• **REQUIRED WORK**:
Below are some records; quote exactly the lines from the one that contains "What build123d script" through the one that contains "# the middle", inclusive, and no others.
-- start WORKING DATA --
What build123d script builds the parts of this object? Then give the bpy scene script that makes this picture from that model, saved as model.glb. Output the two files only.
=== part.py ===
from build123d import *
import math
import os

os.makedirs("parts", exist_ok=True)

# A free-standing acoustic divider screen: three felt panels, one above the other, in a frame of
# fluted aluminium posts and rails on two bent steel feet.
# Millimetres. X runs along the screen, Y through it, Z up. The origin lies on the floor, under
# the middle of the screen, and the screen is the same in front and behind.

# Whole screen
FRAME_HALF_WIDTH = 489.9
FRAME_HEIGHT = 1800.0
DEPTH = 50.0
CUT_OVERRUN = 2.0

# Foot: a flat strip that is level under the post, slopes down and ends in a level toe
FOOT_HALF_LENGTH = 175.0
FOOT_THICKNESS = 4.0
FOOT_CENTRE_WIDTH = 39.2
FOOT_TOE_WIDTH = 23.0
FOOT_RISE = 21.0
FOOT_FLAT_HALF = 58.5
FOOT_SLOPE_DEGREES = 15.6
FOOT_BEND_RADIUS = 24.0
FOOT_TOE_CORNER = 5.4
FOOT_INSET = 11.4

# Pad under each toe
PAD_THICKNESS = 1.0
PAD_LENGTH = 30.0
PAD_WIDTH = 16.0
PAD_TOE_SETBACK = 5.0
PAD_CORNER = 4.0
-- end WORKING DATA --
-- start WORKING DATA --
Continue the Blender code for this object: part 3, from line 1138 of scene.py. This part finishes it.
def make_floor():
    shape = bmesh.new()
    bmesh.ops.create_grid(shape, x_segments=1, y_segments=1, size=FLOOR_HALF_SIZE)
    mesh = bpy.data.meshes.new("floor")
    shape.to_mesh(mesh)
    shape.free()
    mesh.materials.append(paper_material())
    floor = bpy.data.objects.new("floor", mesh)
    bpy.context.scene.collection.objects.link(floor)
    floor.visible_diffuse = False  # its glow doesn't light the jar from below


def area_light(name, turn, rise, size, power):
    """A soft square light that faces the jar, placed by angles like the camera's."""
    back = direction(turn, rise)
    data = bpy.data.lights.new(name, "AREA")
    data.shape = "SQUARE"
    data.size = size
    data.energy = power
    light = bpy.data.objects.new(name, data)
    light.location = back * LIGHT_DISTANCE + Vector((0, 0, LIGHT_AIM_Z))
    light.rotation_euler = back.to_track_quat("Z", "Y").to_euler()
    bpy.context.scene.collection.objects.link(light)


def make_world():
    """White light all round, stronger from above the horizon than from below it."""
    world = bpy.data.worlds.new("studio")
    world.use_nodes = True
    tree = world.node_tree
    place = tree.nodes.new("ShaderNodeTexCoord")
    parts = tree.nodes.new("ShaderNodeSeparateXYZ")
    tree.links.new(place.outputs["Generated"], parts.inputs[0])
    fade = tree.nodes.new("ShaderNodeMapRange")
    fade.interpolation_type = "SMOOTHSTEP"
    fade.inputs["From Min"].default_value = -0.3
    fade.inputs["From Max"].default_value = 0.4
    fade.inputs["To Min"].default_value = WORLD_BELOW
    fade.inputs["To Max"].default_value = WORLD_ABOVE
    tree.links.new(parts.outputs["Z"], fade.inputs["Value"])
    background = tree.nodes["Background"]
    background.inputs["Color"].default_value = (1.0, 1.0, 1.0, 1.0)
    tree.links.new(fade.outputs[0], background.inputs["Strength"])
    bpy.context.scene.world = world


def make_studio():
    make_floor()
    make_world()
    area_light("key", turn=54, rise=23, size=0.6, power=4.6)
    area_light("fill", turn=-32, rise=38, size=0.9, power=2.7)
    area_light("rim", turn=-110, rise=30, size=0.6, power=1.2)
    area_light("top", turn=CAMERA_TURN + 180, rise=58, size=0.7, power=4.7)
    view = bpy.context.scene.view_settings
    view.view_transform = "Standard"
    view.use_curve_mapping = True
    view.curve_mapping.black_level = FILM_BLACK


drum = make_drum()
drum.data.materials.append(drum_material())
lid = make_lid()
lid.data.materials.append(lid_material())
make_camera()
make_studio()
-- end WORKING DATA --
-- start WORKING DATA --
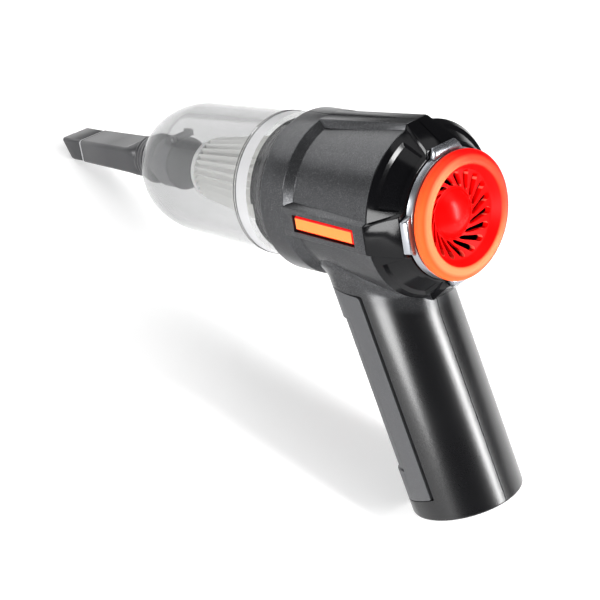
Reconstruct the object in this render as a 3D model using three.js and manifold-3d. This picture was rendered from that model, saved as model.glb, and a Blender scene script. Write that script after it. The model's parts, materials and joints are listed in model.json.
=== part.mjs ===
-- end WORKING DATA --
• **COMPLETED TASK**:
What build123d script builds the parts of this object? Then give the bpy scene script that makes this picture from that model, saved as model.glb. Output the two files only.
=== part.py ===
from build123d import *
import math
import os

os.makedirs("parts", exist_ok=True)

# A free-standing acoustic divider screen: three felt panels, one above the other, in a frame of
# fluted aluminium posts and rails on two bent steel feet.
# Millimetres. X runs along the screen, Y through it, Z up. The origin lies on the floor, under
# the middle of the screen, and the screen is the same in front and behind.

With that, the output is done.